Giudicarie, industria
Lavori al capannone ex Lowara
Sono iniziati i lavori di ristrutturazione del capannone che a fine 2016 dovrà ospitare la Waris, azienda che attualmente produce pannelli fotovoltaici in località Sorino, fra Storo e Condino, e che secondo un accordo con la Provincia e con Trentino Sviluppo si trasferirà nella zona industriale di Storo, aumentando l’occupazione.
Lavori per un milione e mezzo di euro, affidati ai vincitori della gara d’appalto: per le opere murarie impresa Comai di Cavedine (che ha praticato un ribasso del 10%); impiantistica a due imprese locali, la Eco Energ (impianti elettrici) e i fratelli Mezzi per gli impianti idraulici, ditte che hanno praticato un ribasso del 17%.
Dopo un periodo di oblio, pare dunque che la zona industriale di Storo torni ad animarsi. Un tempo a sud del paesone del basso Chiese si trovava uno degli insediamenti produttivi più vivaci del Trentino. Poi, a partire dalla fine degli anni Novanta, si è avviato un lento ma inesorabile declino, a causa di fallimenti, ma più spesso di trasferimenti di aziende. Fu così per Storoproductions, che all’inizio del secondo millennio aveva 130 dipendenti impegnati nella produzione di maniglie e che si trasferì in Austria. E fu così per la Lowara, che lasciò a casa i suoi 70 lavoratori perché decise che costavano troppo.

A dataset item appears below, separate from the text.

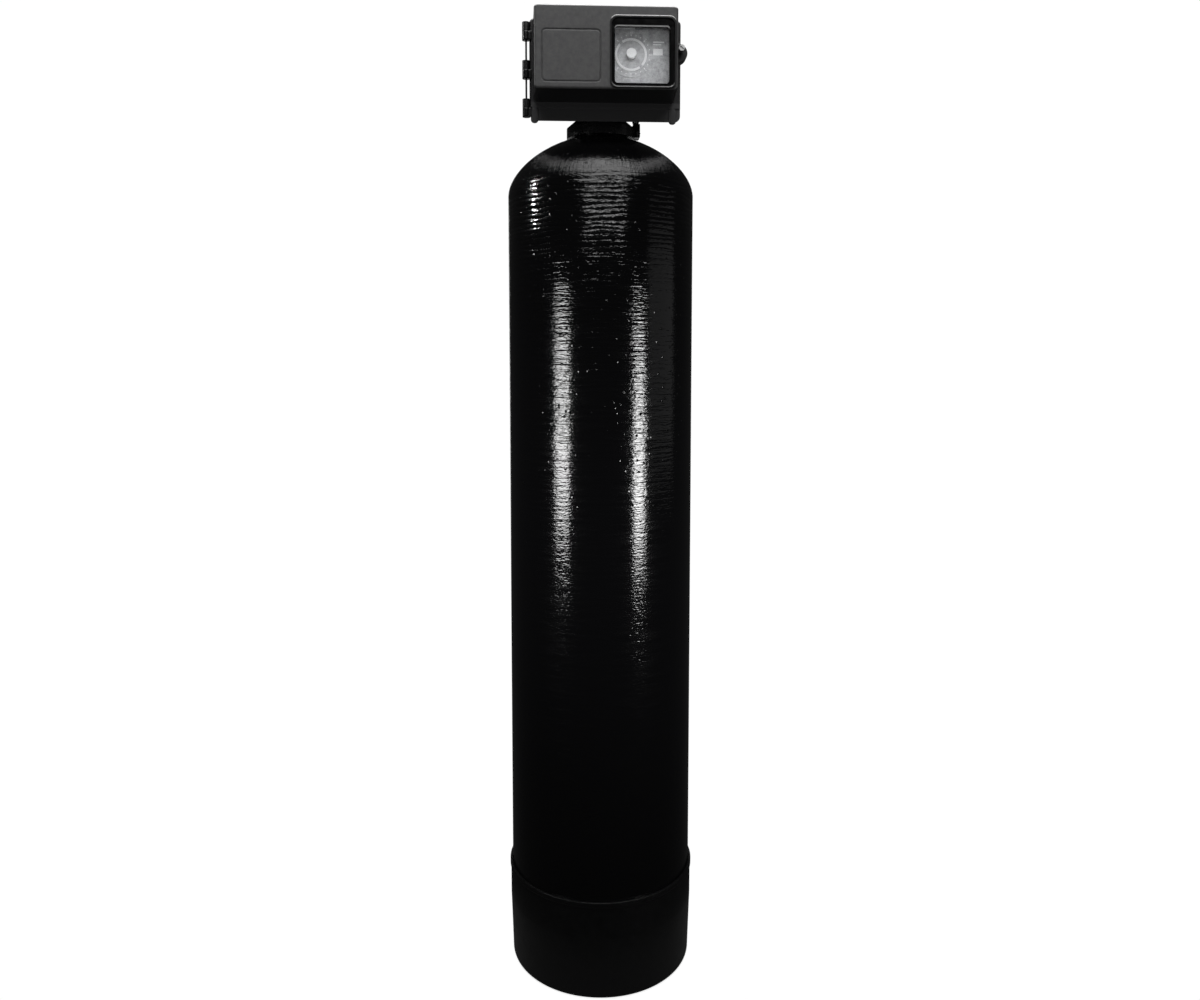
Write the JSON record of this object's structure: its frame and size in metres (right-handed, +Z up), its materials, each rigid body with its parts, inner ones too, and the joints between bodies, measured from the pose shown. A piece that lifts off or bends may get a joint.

Entrambe le multinazionali annunciarono la decisione all’ultimo momento, lasciando pochi scampi a chi voleva reagire. Esemplare fu (chi era nella rappresentanza sindacale lo ricorda bene) l’annuncio dato dall’amministratore delegato americano nella sede italiana della Lowara, in quel di Vicenza. Lo fece attraverso l’esempio della rana e dell’acqua calda: «Se metto la rana in un catino e scaldo l’acqua, la rana rimarrà finché l’acqua raggiunge una temperatura insostenibile, poi scapperà. Noi non abbiamo fatto investimenti per ammodernare lo stabilimento, perciò oggi dobbiamo andarcene perché sappiamo che a breve non sarà più conveniente. La Lowara è una public company; i soci non sopporterebbero di perdere denaro, perciò si chiude». E chiuse.
Arrivò un imprenditore bresciano, che continuò a produrre pompe idrauliche con la Italpumps, ma con molti meno addetti e con vita non troppo lunga. Su quel capannone (8.000 metri quadrati) misero l’attenzione nella precedente consiliatura amministrazione comunale e Trentino Sviluppo (divenuta proprietaria) con l’idea di metterlo a disposizione di un gruppo di aziende artigiane che avrebbero potuto trasferirsi in un luogo più razionale. Ma all’atto pratico, dopo manifestazioni di interesse e trattative, non se ne fece niente. Fino a quando si è fatta avanti la Waris, con cui la Provincia ha concluso positivamente la trattativa.
Ora, per rendere più attrattiva la zona industriale, alcune aziende hanno chiesto che venga portato il tubo del metano (costo circa 40.000 euro) per avere costi energetici inferiori agli attuali. Si attendono risposte.